3. How can the PBOC guide the fixing rate?  

In 2017, the PBOC introduced a “counter-cyclical factor” in the fixing formulas that commercial banks use to calculate and contribute to Beijing’s daily reference rate. The move was made to avoid a fixing that the central bank deemed excessively weak back then. The component was removed and then reinstalled in 2018, before in October 2020 lenders stopped using the factor. Market speculation of a further reintroduction to support the yuan emerged in 2022 as the fixing rates’ gap versus forecasts widened to levels that couldn’t be explained by calculations based on a regular fixing model. As of the start of September there hadn’t been any official confirmation. Some banks that submit fixing quotations were said to have tweaked their models to lean against the yuan weakness in August, without attributing the change to a reinstatement of the tool.

4. What else can the central bank do?

One of the latest tools for the PBOC is the so-called foreign exchange reserve requirement ratio that sets the amount of foreign currency deposits banks need to hold as reserves. A change allows the central bank to fine-tune foreign currency liquidity in the banking system; for example, cutting the ratio will ease the supply of foreign currency, thus propping up the yuan. The PBOC raised the ratio twice in 2021, including an increase to 7% from 5% in May that year and another one to 9% from 7% in December, before a cut to 8% in April 2022. Before those changes, the ratio hadn’t moved since 2007. 

5. What about less formal measures?

Chinese officials aren’t averse to talking their currency up or down when needed. The PBOC’s standard line on the currency is the yuan will be kept basically stable at reasonable, equilibrium levels. However, in January 2022, when the yuan was at its strongest since 2018, PBOC deputy governer Liu Guoqiang said that “market and policy factors will help correct any short-term deviation from its equilibrium level.” In addition, to guide market expectations, the PBOC tends to cite statements from the China Foreign Exchange Committee, an industry organization founded by key participants of the onshore market under the guidance of the regulators. Some of the guidance from the committee can be targeted at specific trading. In November 2021, lenders were urged to review proprietary trading volume to “improve risk management”, a comment which was followed by a significant decline in onshore dollar-yuan spot trading volume.
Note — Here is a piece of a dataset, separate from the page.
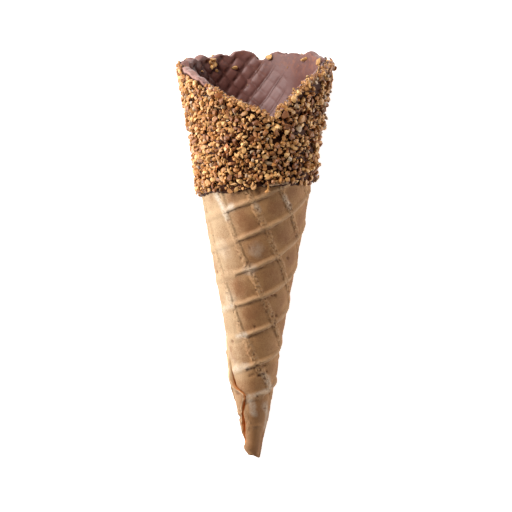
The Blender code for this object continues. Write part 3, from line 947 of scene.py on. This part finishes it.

6. What can be done against speculation? 

Driving up the cost of betting against the yuan offshore was once favored as a tactic when China wanted to curb declines, such as in 2016 and 2018. The key is to mop up liquidity — Hong Kong is by far the biggest market — so that traders have to pay higher interest rates to borrow the yuan. That can be achieved by having agent banks buy the currency or decline to lend their supply to other banks. The PBOC can also increase yuan bill issuance in Hong Kong. For the onshore market, the PBOC had additional tools to boost costs for yuan bears. During the China-US trade war in 2018, when the yuan declined toward 7 per dollar, the central bank imposed a risk reserve requirement of 20% for trading forward contracts to cool down foreign exchange buying in the forward market. The rule lasted for two years until the PBOC scrapped it in 2020 after the yuan rebounded.

7. How about capital controls?

Controlling the flow of funds in and out of the country is one of the bluntest instruments. China moved to limit outflows in the wake of the yuan’s devaluation in 2015, imposing restrictions on everything from overseas takeovers by Chinese companies to consumers buying insurance policies in Hong Kong, and there has been little sign of a let-up. Conversely, the government encouraged inflows during 2021 by initiating new channels with Hong Kong for mainland investors to tap the offshore bond market and wealth management products. As the US Federal Reserve began to tighten monetary policy in 2022, Chinese state-owned companies have been asked to exercise greater caution when it comes to reviewing new overseas spending and investment plans. The central bank could also tweak the limits of overseas borrowing or lending for financial institutions and corporates;  the latest such moves were seen in early 2021. 

8. What about foreign reserves?

China’s foreign reserves are among the world’s largest at more than $3 trillion. Policy makers sold billions of dollars in the aftermath of the 2015 devaluation to support the yuan. While this can be a useful indicator, it is also influenced by broad gains in the dollar, which can lead to a drop in China’s reported reserves. These declines aren’t necessarily a result of intervention, but rather because non-dollar assets in China’s stockpile will have depreciated against the dollar.